Originally I had called it Unidentical Twins: Why Places That Should Alike Aren't Alike, but Bruce Walsh, the wizard who runs the shop, said that bookstores would shelve it with parenting books, and that's not at all what it was about.  I toyed with Different: Why Places That Should Alike Aren't Alike, but this week Sean Prpick, who does acquisitions, came up with this new one.

A winner, I think.

The other pairs of places I'll be looking at are: the (formerly) two Vietnams; Tunisia and Algeria;  the Indian states of Kerala and Tamil Nadu; Brazil and Spanish-speaking South America; Haiti and the Dominican Republic; Burundi and Rwanda;  Scotland and Ireland; Vermont and New Hampshire; and Alberta and Saskatchewan. The photo is a Wikipedia shot of Hai Van Pass which is the natural divide between north and south Vietnam, and near where the country was split after the French colonial war.

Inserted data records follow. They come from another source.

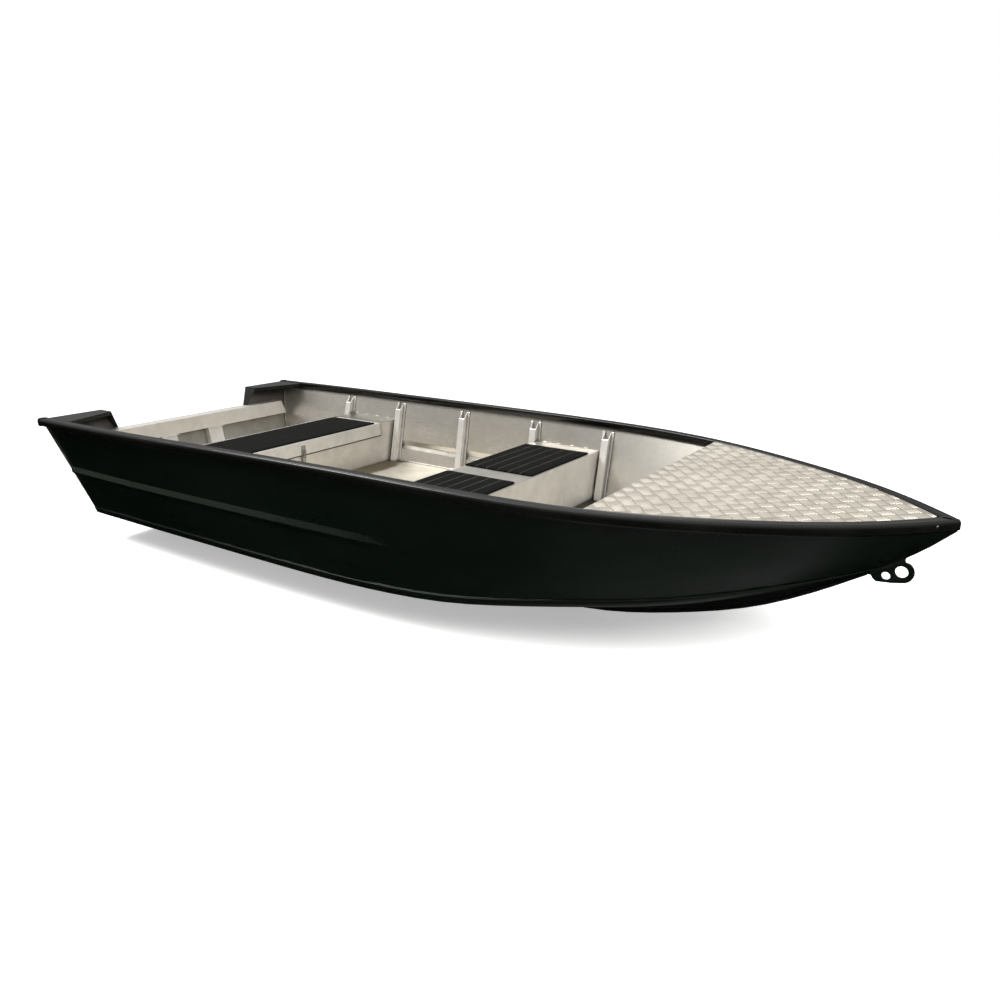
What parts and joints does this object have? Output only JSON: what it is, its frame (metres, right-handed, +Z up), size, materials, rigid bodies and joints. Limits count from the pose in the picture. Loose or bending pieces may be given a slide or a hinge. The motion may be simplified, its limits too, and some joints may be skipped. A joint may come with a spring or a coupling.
{
  "type": "aluminium fishing boat",
  "caption": "Open V-bottomed aluminium fishing boat, painted black outside, bare inside, with two benches, a tread-plate foredeck, a hinged lid on the stern bench and a notched transom.",
  "frame": {"origin": "centre of the bounding box's base, on the floor under the keel", "axes": "+X towards the bow, +Y to port, +Z up"},
  "size_m": [3.7337, 1.5042, 0.6163],
  "materials": {
    "black_paint": "satin black paint on aluminium plate",
    "bare_aluminium": "bare rolled aluminium sheet",
    "tread_plate": "bare aluminium tread plate",
    "foam_pad": "matt closed-cell foam",
    "latch_steel": "bright steel"
  },
  "bodies": {
    "boat": {"bottom_plate_port": "black_paint", "bottom_plate_starboard": "black_paint", "chine_strip_port": "black_paint", "chine_strip_starboard": "black_paint", "corner_plate_port": "black_paint", "corner_plate_starboard": "black_paint", "deck_beam": "bare_aluminium", "floor_plate": "bare_aluminium", "foredeck": "tread_plate", "gunwale_port": "black_paint", "gunwale_starboard": "black_paint", "keel_plank": "black_paint", "keel_strip": "black_paint", "latch_body": "latch_steel", "lid_hinge": "latch_steel", "middle_bench": "bare_aluminium", "middle_pad_port": "foam_pad", "middle_pad_starboard": "foam_pad", "motor_beam": "bare_aluminium", "rib_port_1": "bare_aluminium", "rib_port_2": "bare_aluminium", "rib_port_3": "bare_aluminium", "rib_port_4": "bare_aluminium", "rib_port_5": "bare_aluminium", "rib_starboard_1": "bare_aluminium", "rib_starboard_2": "bare_aluminium", "rib_starboard_3": "bare_aluminium", "rib_starboard_4": "bare_aluminium", "rib_starboard_5": "bare_aluminium", "runner_port": "black_paint", "runner_starboard": "black_paint", "side_plate_port": "black_paint", "side_plate_starboard": "black_paint", "stern_bench": "bare_aluminium", "stern_cap_port": "black_paint", "stern_cap_starboard": "black_paint", "tow_eye": "black_paint", "transom_brace_port": "bare_aluminium", "transom_brace_starboard": "bare_aluminium", "transom_plate": "black_paint"},
    "lid": {"bench_lid": "bare_aluminium", "stern_pad": "foam_pad", "latch_catch": "latch_steel"}
  },
  "joints": [
    {"name": "bench_lid_hinge", "type": "hinge", "parent": "boat", "child": "lid", "pos_m": [-1.227, 0, 0.4823], "axis": [0, -1, 0], "range_deg": [0, 100]}
  ]
}
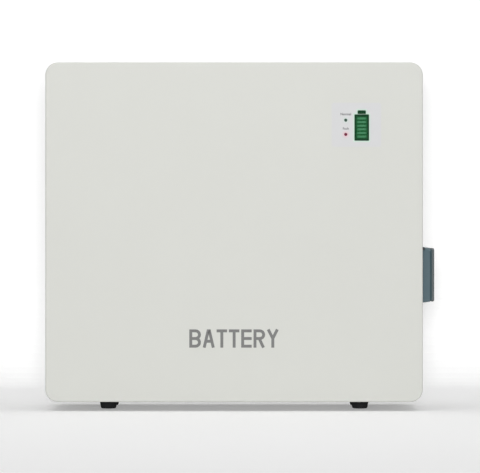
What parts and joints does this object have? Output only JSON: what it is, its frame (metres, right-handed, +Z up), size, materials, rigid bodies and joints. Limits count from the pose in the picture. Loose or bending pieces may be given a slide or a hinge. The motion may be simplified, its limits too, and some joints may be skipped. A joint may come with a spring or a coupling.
{
  "type": "wall battery unit",
  "caption": "Flat sheet-steel home storage battery with a charge display, a breaker under a tinted side lid, a connector bay, rubber feet and a hook-on wall bracket.",
  "frame": {"origin": "middle of the bounding box's base, level with the soles of the four feet", "axes": "+X towards the side with the breaker lid and the connector bay, seen on the right from the front; +Y from the front cover back towards the wall; +Z up"},
  "size_m": [0.4994, 0.1644, 0.4435],
  "materials": {
    "case_paint": "satin fine-texture powder coat, warm light grey",
    "gasket_rubber": "matte black foam",
    "zinc_screws": "satin zinc plate",
    "zinc_plate": "satin zinc-coated sheet",
    "steel_pin": "satin",
    "foot_rubber": "matte",
    "overlay_film": "satin printed film",
    "icon_green": "satin",
    "bar_green": "satin",
    "status_green": "gloss",
    "alarm_red": "gloss",
    "circuit_board": "satin",
    "sense_sheet": "matte",
    "glass_fibre": "matte",
    "plate_aluminium": "satin",
    "copper": "satin",
    "fuse_body": "matte",
    "breaker_case": "satin",
    "toggle_black": "satin",
    "frame_grey": "satin",
    "smoked_plastic": "gloss",
    "bay_plastic": "matte",
    "socket_orange": "satin",
    "socket_black": "satin",
    "switch_steel": "satin",
    "switch_cap": "satin",
    "brass_stud": "satin",
    "red_jacket": "matte",
    "black_jacket": "matte",
    "cell_film": "gloss film over an aluminium can"
  },
  "bodies": {
    "case": {"alarm_led_lens": "alarm_red", "black_cables": "black_jacket", "bms_board": "circuit_board", "bms_heatsink": "plate_aluminium", "bottom_end_plate": "plate_aluminium", "cell_01": "cell_film", "cell_02": "cell_film", "cell_03": "cell_film", "cell_04": "cell_film", "cell_05": "cell_film", "cell_06": "cell_film", "cell_07": "cell_film", "cell_08": "cell_film", "cell_09": "cell_film", "cell_10": "cell_film", "cell_11": "cell_film", "cell_12": "cell_film", "cell_13": "cell_film", "cell_14": "cell_film", "cell_15": "cell_film", "cell_16": "cell_film", "cell_busbars": "copper", "cell_insulators": "glass_fibre", "charge_bars": "bar_green", "charge_icon_lens": "icon_green", "clinch_nuts": "zinc_screws", "comms_board": "circuit_board", "connector_bay": "bay_plastic", "countersunk_screws": "zinc_screws", "cover_gasket": "gasket_rubber", "dc_breaker": "breaker_case", "din_rail": "zinc_plate", "display_board": "circuit_board", "display_overlay": "overlay_film", "foot_front_left": "foot_rubber", "foot_front_right": "foot_rubber", "foot_rear_left": "foot_rubber", "foot_rear_right": "foot_rubber", "front_cover": "case_paint", "ground_stud": "brass_stud", "hinge_pin": "steel_pin", "m3_pan_screws": "zinc_screws", "m4_screws_and_nuts": "zinc_screws", "m6_nuts_and_bolts": "zinc_screws", "main_fuse": "fuse_body", "negative_socket": "socket_black", "output_busbars": "copper", "positive_socket": "socket_orange", "rear_case": "case_paint", "red_cables": "red_jacket", "sense_board": "sense_sheet", "status_led_lens": "status_green", "tie_rods": "zinc_screws", "top_end_plate": "plate_aluminium", "wake_switch": "switch_steel", "window_frame": "frame_grey"},
    "window_cover": {"window_cover": "smoked_plastic"},
    "breaker_toggle": {"breaker_toggle": "toggle_black"},
    "wake_button": {"wake_button": "switch_cap"},
    "wall_bracket": {"wall_bracket": "zinc_plate"}
  },
  "joints": [
    {"name": "breaker_lid_hinge", "type": "hinge", "parent": "case", "child": "window_cover", "pos_m": [0.2361, 0.01525, 0.2056], "axis": [0, -1, 0], "range_deg": [0, 100]},
    {"name": "breaker_toggle_tilt", "type": "hinge", "parent": "case", "child": "breaker_toggle", "pos_m": [0.2292, 0.01525, 0.1723], "axis": [0, 1, 0], "range_deg": [0, 76]},
    {"name": "wake_button_press", "type": "slide", "parent": "case", "child": "wake_button", "axis": [-1, 0, 0], "range_m": [0, 0.002], "stiffness_N_per_m": 500},
    {"name": "wall_bracket_unhook", "type": "slide", "parent": "case", "child": "wall_bracket", "axis": [0, 0, -1], "range_m": [0, 0.03]}
  ]
}
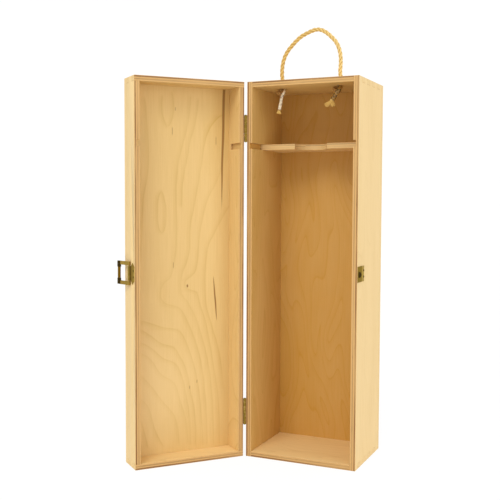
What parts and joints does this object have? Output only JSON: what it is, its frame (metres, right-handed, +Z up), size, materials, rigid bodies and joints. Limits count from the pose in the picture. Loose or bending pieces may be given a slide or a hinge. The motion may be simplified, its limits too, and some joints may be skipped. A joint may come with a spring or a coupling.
{
  "type": "wooden wine box",
  "caption": "Upright plywood bottle box with a hinged lid, finger-jointed corners, a notched neck plate, a brass loop latch and a rope carrying handle.",
  "frame": {"origin": "middle of the closed box's footprint, on the underside", "axes": "+Z up; the open front faces -Y and the lid hangs on the -X side"},
  "size_m": [0.245, 0.1911, 0.4723],
  "materials": {
    "birch_plywood": "bare sanded birch plywood, five plies on the edges",
    "antique_brass": "antiqued, dull, lighter where rubbed",
    "fibre_rope": "three-strand plant-fibre rope, pale and a little hairy",
    "clear_tape": "clear glossy tape"
  },
  "bodies": {
    "case": {"body_hinge_side": "birch_plywood", "body_latch_side": "birch_plywood", "body_top": "birch_plywood", "body_bottom": "birch_plywood", "back_panel": "birch_plywood", "neck_plate": "birch_plywood", "upper_hinge_body_leaf": "antique_brass", "upper_hinge_pin": "antique_brass", "lower_hinge_body_leaf": "antique_brass", "lower_hinge_pin": "antique_brass", "hinge_body_nails": "antique_brass", "strike_plate": "antique_brass", "strike_nails": "antique_brass", "rope_end_left": "fibre_rope", "rope_end_right": "fibre_rope", "tape_wrap_left": "clear_tape", "tape_wrap_right": "clear_tape"},
    "lid": {"lid_hinge_side": "birch_plywood", "lid_latch_side": "birch_plywood", "lid_top": "birch_plywood", "lid_bottom": "birch_plywood", "lid_panel": "birch_plywood", "upper_hinge_lid_leaf": "antique_brass", "lower_hinge_lid_leaf": "antique_brass", "hinge_lid_nails": "antique_brass", "latch_base": "antique_brass", "latch_nails": "antique_brass"},
    "latch": {"latch_loop": "antique_brass"},
    "handle": {"rope_handle": "fibre_rope"}
  },
  "joints": [
    {"name": "lid_hinge", "type": "hinge", "parent": "case", "child": "lid", "pos_m": [-0.06465, -0.03015, 0.207], "axis": [0, 0, 1], "range_deg": [-50, 130]},
    {"name": "latch_pivot", "type": "hinge", "parent": "lid", "child": "latch", "pos_m": [-0.15832, -0.12054, 0.208], "axis": [0, 0, 1], "range_deg": [-10.5, 162.5]},
    {"name": "handle_swing", "type": "hinge", "parent": "case", "child": "handle", "pos_m": [0, 0, 0.4167], "axis": [1, 0, 0], "range_deg": [-80, 80], "stiffness_Nm_per_rad": 0.01}
  ]
}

Saturday, February 10, 2018

On Oranges...


At some point I acquired an ornamental orange tree.  It was probably 20  or more years ago, and each year I put it outside for the summer and brought it in October, where it might--or might not--bear one tiny orange.

This year I must have done something right, because it had a lot of blossoms when I brought it in, which have transformed into perhaps three dozen oranges.  Quite wonderful, I think.  Later on when they start to fall, I'll get the grandkids to plant some of their seeds so they can have their own little tree.

This comes just after I read a very interesting social history of California, Trees in Paradise by Jared Farmer.  The book  tells the stories of four sorts of trees in the Golden State, the Sequoia, Eucalyptus, orange and palm. Farmer uses these as points of departure for a detailed, pretty rigorous account of California since 1850, and for reflections on how people have remade the landscape, for good (a bit) or for ill (mostly.)

I found the method particularly interesting because I'm currently struggling to organize the vast amount of material I've been collecting about concrete for my next book Rock of Ages: How Concrete Built the World as We Know It.    Right now I'm wondering: Why not use the four elements the Ancients recognized--earth, fire, water and air--to tell this story?

To be continued...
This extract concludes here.